Subject: + Eleven. Great modern jazz compositions, Denzil Best’s Move, Dizzy Gillespie’s Groovin’ High and Shaw ‘Nuff, Horace Silver’s Opus De Funk, Thelonious Monk’s ‘Round Midnight, Jimmy Giuffre’s Four Brothers, Gillespie/Parker’s Anthropology, Sonny Rollins’ Airegin, Miles Davis’ Donna Lee, Richard Carpenter’s Walkin’, Leiber/Stoller’s Bernie’s Tune and Gerry Mulligan’s Walkin’ Shoes. The latter two songs are good but I prefer the bebop and hard bop tunes, bouncy and enthusiastic like dogs in the park.

+ Eleven swings like mad and the line-up is top draw West Coast, including drummer Mel Lewis, bassist Joe Mondragon, pianist Russ Freeman, trumpeter Jack Sheldon and saxophonists Bill Perkins, Bud Shank, Richie Kamuca. Marty Paich provided an alluring bottom of trombones and French horn and sinuous secondary motifs and dynamic switches between big sounds and rhythm section, a saucy stew that challenges Art Pepper, who makes the most of it, weaving in and out of the changes of these short, punchy classic songs with limber lines, at ease as if he’s the star player of the L.A. Dodgers in top form, and, most of all, on fire. His work on alto saxophone, his true voice, is outstanding, but his other features on tenor and clarinet, his first instrument, are superb as well.
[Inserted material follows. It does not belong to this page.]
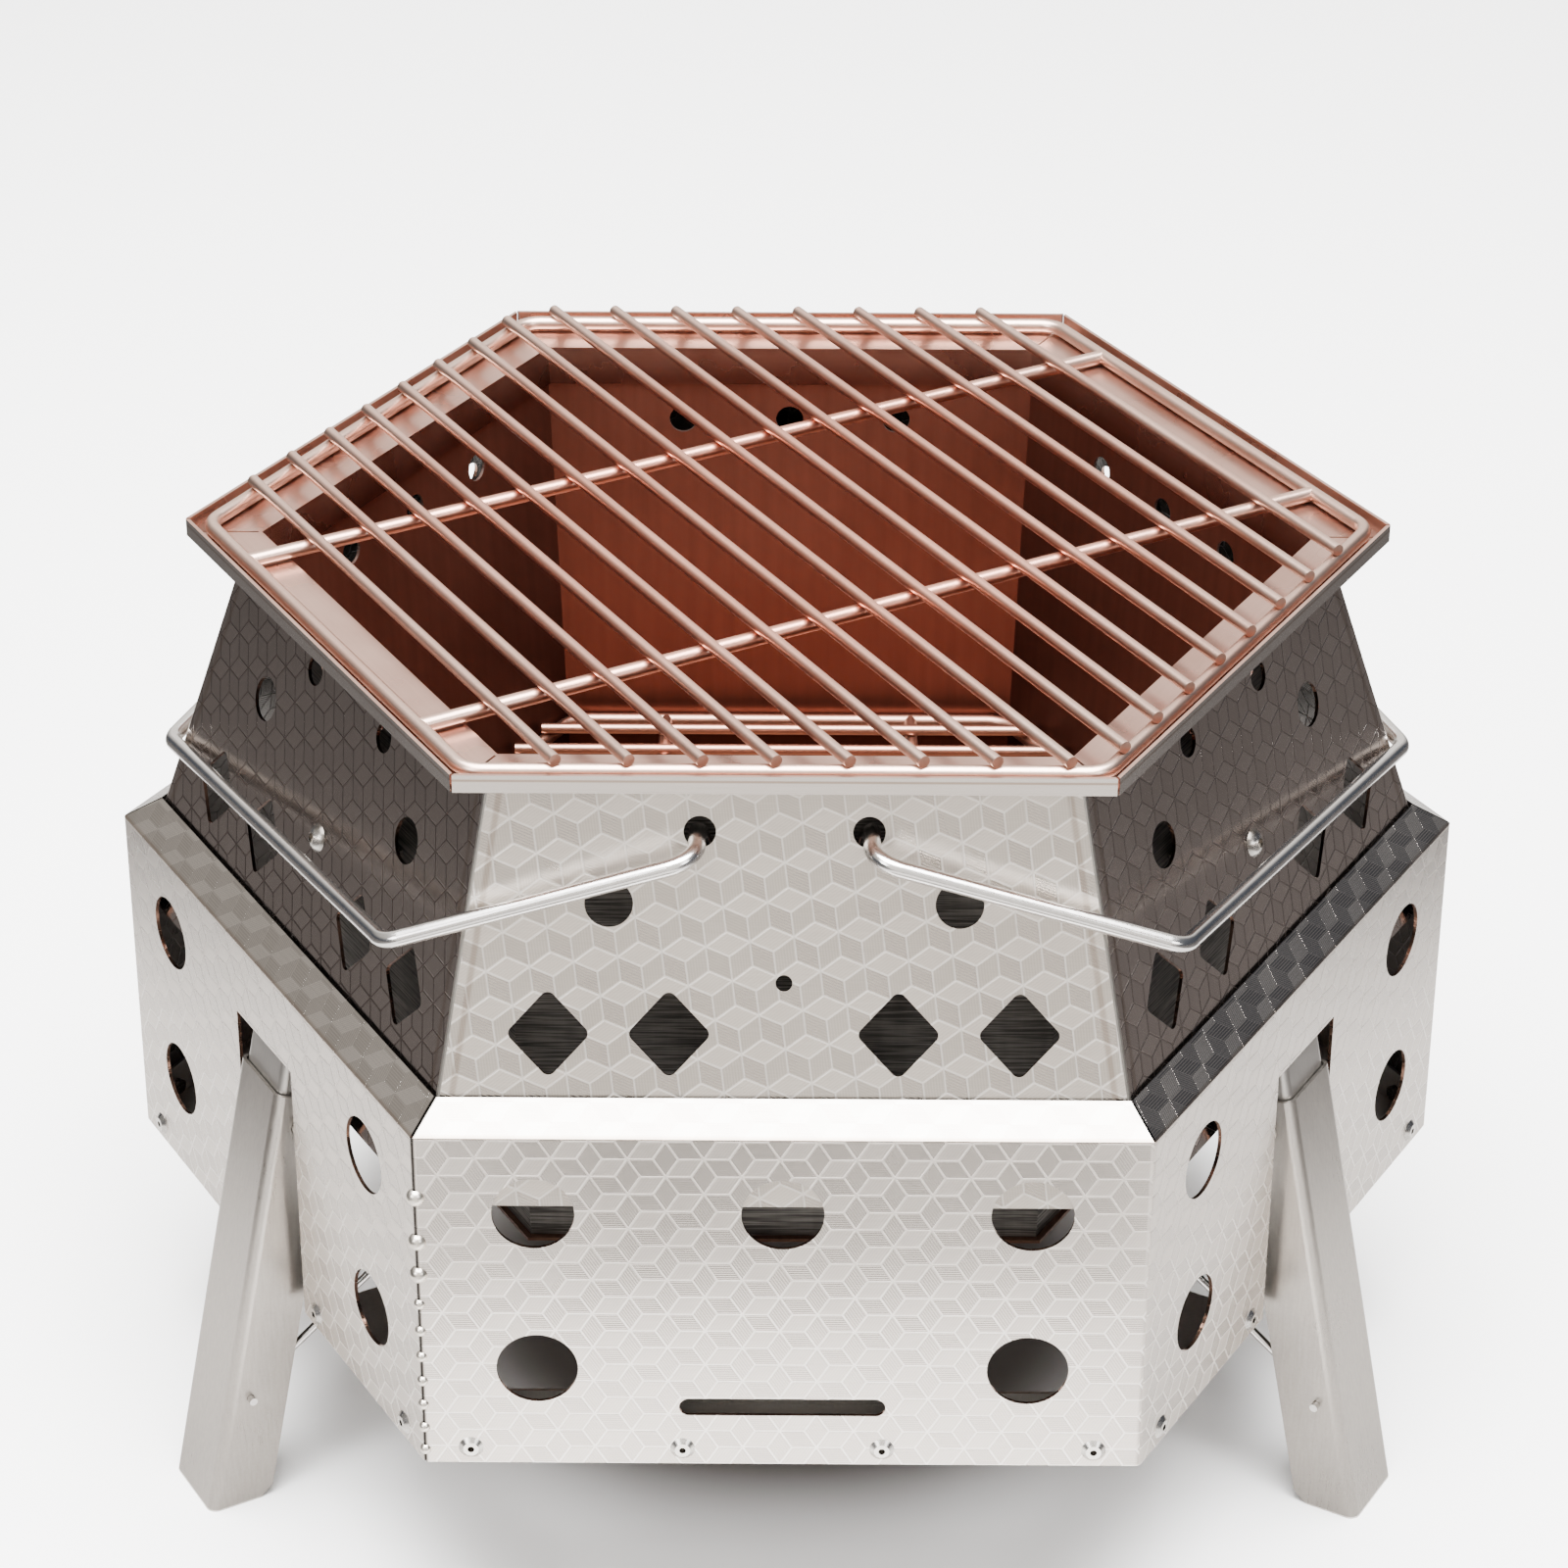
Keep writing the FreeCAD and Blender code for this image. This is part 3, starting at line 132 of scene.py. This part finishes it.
def metal(name, build):
    """A metal material; build(graph) returns colour, roughness and normal."""
    made = bpy.data.materials.new(name)
    made.use_nodes = True
    graph = Graph(made.node_tree)
    shader = made.node_tree.nodes["Principled BSDF"]
    shader.inputs["Metallic"].default_value = 1.0
    colour, roughness, normal = build(graph)
    graph.feed(shader.inputs["Base Color"], colour)
    graph.feed(shader.inputs["Roughness"], roughness)
    if normal is not None:
        graph.feed(shader.inputs["Normal"], normal)
    return made


def dress(material, *names):
    """Give CAD nodes a material of their own."""
    for name in names:
        for slot in cad[name].material_slots:
            slot.material = material


def names_with(start):
    return sorted(name for name in cad if name.startswith(start))


# ------------------------------------------------------------------ sizes from the frame
skirt_low = min(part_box("base_skirt_front")[0][2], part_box("base_skirt_back")[0][2])
bevel_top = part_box("base_skirt_front")[1][2]
shell_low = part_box("shell_panel_front")[0][2]
shell_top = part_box("shell_panel_front")[1][2]
shell_out = -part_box("shell_panel_front")[0][1]
shell_in = -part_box("shell_panel_front")[1][1]
liner_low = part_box("liner")[0][2]
liner_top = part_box("liner")[1][2]
rim_low, rim_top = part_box("rim_ledge")[0][2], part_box("rim_ledge")[1][2]
rim_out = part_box("rim_ledge")[1][1]
shell_slope = math.hypot(shell_top - shell_low, shell_out - shell_in) / (shell_top - shell_low)
BEVEL_RISE = 0.0075  # height of the base's sloping top edge
BEVEL_STRETCH = 0.86  # extra length along the slope for each metre of its height
skirt_top = bevel_top - BEVEL_RISE
RHOMBUS = 0.0079  # side of one rhombus of the rolled pattern
HATCH_LINES = 9  # in the length of a rhombus side


# ------------------------------------------------------------------ rolled rhombus pattern
def panel_frame(g):
    """For a point on a side of the hexagon: its place along, out and up,
    and how far its face turns outward and upward."""
    x, y, z = g.split(g.position())
    turn = math.radians(60)
    angle = g.math("ARCTAN2", y, x)
    index = g.math("FLOOR", g.math("DIVIDE", angle, turn))
    middle = g.math("MULTIPLY_ADD", index, turn, turn / 2)
    cosine = g.math("COSINE", middle)
    sine = g.math("SINE", middle)
    out = g.add(g.mul(x, cosine), g.mul(y, sine))
    along = g.sub(g.mul(y, cosine), g.mul(x, sine))
    normal_x, normal_y, normal_z = g.split(g.facing())
    outward = g.add(g.mul(normal_x, cosine), g.mul(normal_y, sine))
    return along, out, z, outward, normal_z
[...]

Trumpeter Jack Sheldon, mind you, also meets the challenge, giving his fiery and flexible all.

One day I will browse through Downbeat issues of the 1960’s and I will stumble upon another Return of Art Pepper. Because, unfortunately, soon after + Eleven, Pepper would be arrested again and serve long sentences from 1960 to 1965. He kicked the habit in 1969 and enjoyed a decade of fruitful recording and recognition until his lamented passing in 1982 at the age of 56.